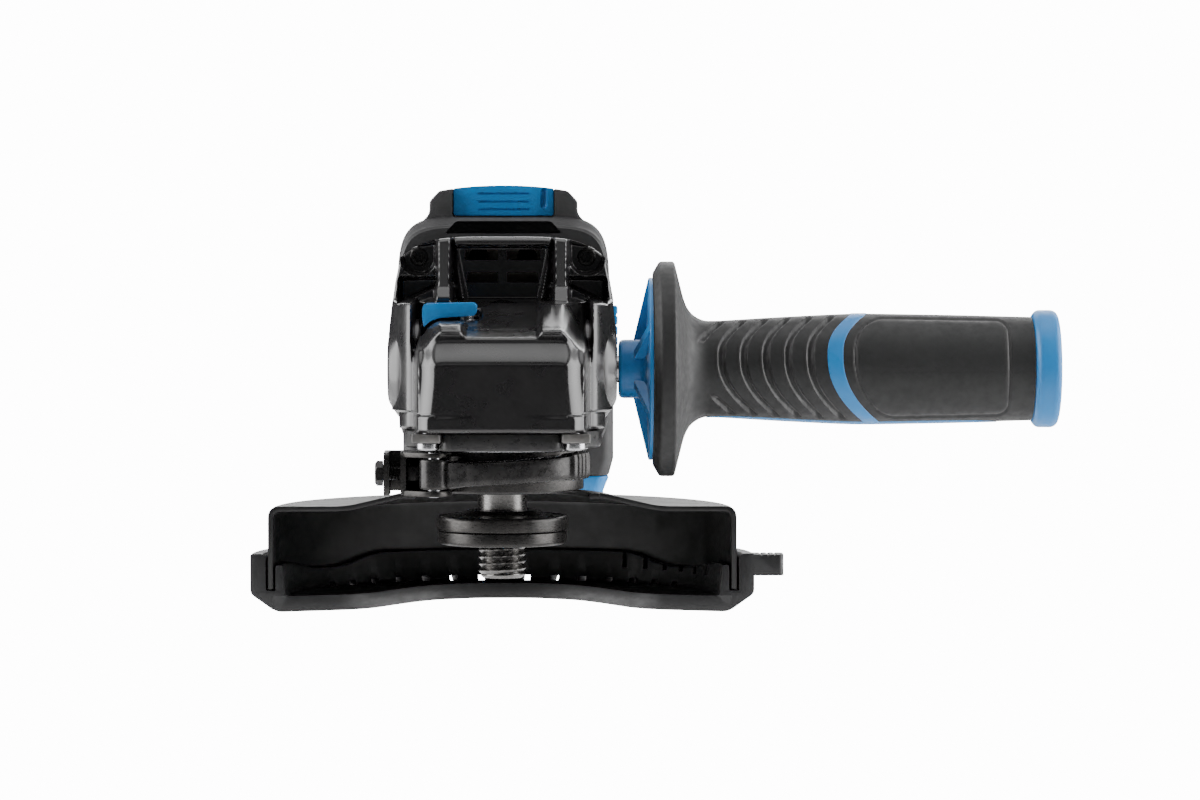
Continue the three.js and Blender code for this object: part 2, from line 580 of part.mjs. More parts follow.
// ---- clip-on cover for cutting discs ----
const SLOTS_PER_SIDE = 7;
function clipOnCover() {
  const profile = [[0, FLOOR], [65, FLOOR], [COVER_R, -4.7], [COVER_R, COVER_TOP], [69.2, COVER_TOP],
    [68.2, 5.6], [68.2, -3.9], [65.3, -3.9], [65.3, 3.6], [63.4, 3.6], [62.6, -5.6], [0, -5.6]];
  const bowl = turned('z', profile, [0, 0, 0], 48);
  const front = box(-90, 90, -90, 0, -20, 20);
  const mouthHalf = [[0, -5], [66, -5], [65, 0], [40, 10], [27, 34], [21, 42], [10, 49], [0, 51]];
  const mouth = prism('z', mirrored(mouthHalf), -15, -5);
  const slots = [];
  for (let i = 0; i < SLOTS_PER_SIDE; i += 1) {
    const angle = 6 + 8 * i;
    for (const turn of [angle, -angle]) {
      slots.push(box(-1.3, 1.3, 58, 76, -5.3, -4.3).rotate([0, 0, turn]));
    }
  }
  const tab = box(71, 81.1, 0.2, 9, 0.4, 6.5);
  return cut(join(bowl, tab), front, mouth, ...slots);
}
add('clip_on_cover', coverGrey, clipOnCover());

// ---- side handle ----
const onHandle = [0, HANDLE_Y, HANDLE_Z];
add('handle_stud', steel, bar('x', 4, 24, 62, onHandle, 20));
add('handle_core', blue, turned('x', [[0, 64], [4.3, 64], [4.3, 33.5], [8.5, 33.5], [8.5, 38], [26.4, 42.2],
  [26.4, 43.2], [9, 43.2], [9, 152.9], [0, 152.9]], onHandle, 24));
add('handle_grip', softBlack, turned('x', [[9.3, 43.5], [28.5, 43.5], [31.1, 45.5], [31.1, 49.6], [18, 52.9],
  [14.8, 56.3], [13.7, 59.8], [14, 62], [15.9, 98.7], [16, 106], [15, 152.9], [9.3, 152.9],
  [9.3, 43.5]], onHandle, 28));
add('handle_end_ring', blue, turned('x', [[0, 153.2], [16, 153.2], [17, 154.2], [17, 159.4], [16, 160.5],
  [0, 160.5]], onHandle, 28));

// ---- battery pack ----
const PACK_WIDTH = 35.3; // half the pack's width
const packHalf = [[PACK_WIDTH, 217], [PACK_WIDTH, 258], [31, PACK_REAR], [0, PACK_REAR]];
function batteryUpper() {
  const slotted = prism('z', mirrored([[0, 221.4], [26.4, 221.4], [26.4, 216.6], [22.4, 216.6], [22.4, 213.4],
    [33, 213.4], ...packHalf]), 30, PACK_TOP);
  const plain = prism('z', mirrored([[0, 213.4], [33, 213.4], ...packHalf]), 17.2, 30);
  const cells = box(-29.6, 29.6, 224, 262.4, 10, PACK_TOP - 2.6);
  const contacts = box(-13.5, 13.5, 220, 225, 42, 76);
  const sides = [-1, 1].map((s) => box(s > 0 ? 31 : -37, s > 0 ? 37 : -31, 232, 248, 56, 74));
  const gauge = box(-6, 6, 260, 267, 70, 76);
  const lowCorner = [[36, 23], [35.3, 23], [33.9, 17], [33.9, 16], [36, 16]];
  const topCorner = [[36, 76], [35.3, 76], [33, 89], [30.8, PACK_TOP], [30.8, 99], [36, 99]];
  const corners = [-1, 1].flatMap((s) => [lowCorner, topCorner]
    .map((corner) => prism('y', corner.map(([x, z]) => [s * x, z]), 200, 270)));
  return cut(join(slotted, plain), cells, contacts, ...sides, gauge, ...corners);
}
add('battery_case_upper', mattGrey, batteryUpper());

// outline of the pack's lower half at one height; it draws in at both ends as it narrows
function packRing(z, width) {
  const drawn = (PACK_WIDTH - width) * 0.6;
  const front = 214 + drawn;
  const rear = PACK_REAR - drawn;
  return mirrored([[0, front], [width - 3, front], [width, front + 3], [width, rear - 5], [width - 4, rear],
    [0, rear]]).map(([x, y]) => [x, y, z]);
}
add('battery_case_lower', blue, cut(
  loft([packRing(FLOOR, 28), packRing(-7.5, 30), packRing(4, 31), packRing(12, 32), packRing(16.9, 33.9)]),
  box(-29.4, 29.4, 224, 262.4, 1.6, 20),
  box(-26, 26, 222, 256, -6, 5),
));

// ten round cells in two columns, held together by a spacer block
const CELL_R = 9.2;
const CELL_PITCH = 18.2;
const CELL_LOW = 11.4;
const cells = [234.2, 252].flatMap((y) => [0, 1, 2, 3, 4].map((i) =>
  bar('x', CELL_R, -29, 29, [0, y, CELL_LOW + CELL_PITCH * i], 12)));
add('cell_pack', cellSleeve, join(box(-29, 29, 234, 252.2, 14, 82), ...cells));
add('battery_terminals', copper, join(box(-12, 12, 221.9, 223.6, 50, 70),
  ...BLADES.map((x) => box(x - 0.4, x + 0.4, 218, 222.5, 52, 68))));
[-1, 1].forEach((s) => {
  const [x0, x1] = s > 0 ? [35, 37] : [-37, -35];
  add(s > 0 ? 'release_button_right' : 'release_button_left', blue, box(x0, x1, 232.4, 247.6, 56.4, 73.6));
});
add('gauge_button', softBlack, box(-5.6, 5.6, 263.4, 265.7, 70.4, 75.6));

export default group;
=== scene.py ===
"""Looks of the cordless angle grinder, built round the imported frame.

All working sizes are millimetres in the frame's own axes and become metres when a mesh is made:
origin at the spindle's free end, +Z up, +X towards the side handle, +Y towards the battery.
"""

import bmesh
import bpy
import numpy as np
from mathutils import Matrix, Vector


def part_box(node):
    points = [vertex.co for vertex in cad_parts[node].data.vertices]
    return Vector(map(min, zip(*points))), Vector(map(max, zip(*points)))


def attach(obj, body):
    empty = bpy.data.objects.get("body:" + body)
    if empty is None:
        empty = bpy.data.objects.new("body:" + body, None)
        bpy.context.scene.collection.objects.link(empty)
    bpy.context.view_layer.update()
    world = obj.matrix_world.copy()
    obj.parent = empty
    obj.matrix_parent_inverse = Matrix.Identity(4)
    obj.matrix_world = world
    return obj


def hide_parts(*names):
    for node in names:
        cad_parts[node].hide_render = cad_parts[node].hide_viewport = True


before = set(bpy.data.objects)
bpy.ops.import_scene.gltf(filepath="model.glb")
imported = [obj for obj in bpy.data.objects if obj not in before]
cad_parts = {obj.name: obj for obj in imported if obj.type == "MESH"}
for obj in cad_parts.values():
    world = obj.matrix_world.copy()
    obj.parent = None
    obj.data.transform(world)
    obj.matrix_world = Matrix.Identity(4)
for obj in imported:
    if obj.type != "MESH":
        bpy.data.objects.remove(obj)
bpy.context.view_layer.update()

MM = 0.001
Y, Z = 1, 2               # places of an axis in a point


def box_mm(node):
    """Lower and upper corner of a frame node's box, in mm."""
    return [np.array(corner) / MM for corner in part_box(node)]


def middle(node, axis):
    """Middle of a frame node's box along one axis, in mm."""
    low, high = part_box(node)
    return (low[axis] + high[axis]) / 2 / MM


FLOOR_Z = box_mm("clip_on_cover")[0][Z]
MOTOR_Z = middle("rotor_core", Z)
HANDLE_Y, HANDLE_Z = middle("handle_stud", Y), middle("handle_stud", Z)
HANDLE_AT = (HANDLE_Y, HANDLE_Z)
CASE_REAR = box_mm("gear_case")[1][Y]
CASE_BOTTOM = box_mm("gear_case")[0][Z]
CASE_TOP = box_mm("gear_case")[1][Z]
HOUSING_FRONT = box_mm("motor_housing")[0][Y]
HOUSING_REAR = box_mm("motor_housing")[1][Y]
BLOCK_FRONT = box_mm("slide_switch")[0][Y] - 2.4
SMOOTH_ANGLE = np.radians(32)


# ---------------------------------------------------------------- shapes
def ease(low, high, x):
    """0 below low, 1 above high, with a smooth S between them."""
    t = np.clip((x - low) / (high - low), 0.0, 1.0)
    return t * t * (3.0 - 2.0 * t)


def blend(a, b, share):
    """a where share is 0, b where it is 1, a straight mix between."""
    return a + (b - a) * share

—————

The request:
Only the lines from the first line of the material above through the line that contains "add('clip_on_cover', coverGrey, clipOnCover());" should be quoted, each one exactly.

Answer to this exercise:
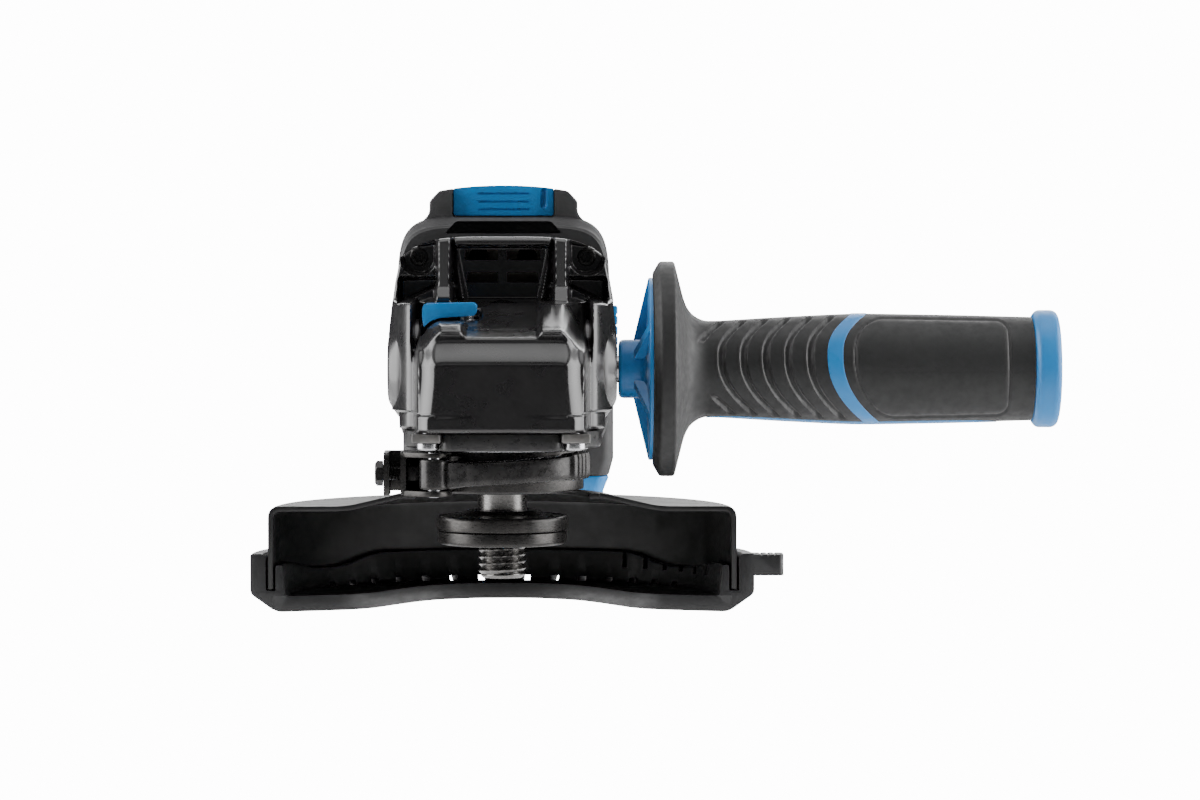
Continue the three.js and Blender code for this object: part 2, from line 580 of part.mjs. More parts follow.
// ---- clip-on cover for cutting discs ----
const SLOTS_PER_SIDE = 7;
function clipOnCover() {
  const profile = [[0, FLOOR], [65, FLOOR], [COVER_R, -4.7], [COVER_R, COVER_TOP], [69.2, COVER_TOP],
    [68.2, 5.6], [68.2, -3.9], [65.3, -3.9], [65.3, 3.6], [63.4, 3.6], [62.6, -5.6], [0, -5.6]];
  const bowl = turned('z', profile, [0, 0, 0], 48);
  const front = box(-90, 90, -90, 0, -20, 20);
  const mouthHalf = [[0, -5], [66, -5], [65, 0], [40, 10], [27, 34], [21, 42], [10, 49], [0, 51]];
  const mouth = prism('z', mirrored(mouthHalf), -15, -5);
  const slots = [];
  for (let i = 0; i < SLOTS_PER_SIDE; i += 1) {
    const angle = 6 + 8 * i;
    for (const turn of [angle, -angle]) {
      slots.push(box(-1.3, 1.3, 58, 76, -5.3, -4.3).rotate([0, 0, turn]));
    }
  }
  const tab = box(71, 81.1, 0.2, 9, 0.4, 6.5);
  return cut(join(bowl, tab), front, mouth, ...slots);
}
add('clip_on_cover', coverGrey, clipOnCover());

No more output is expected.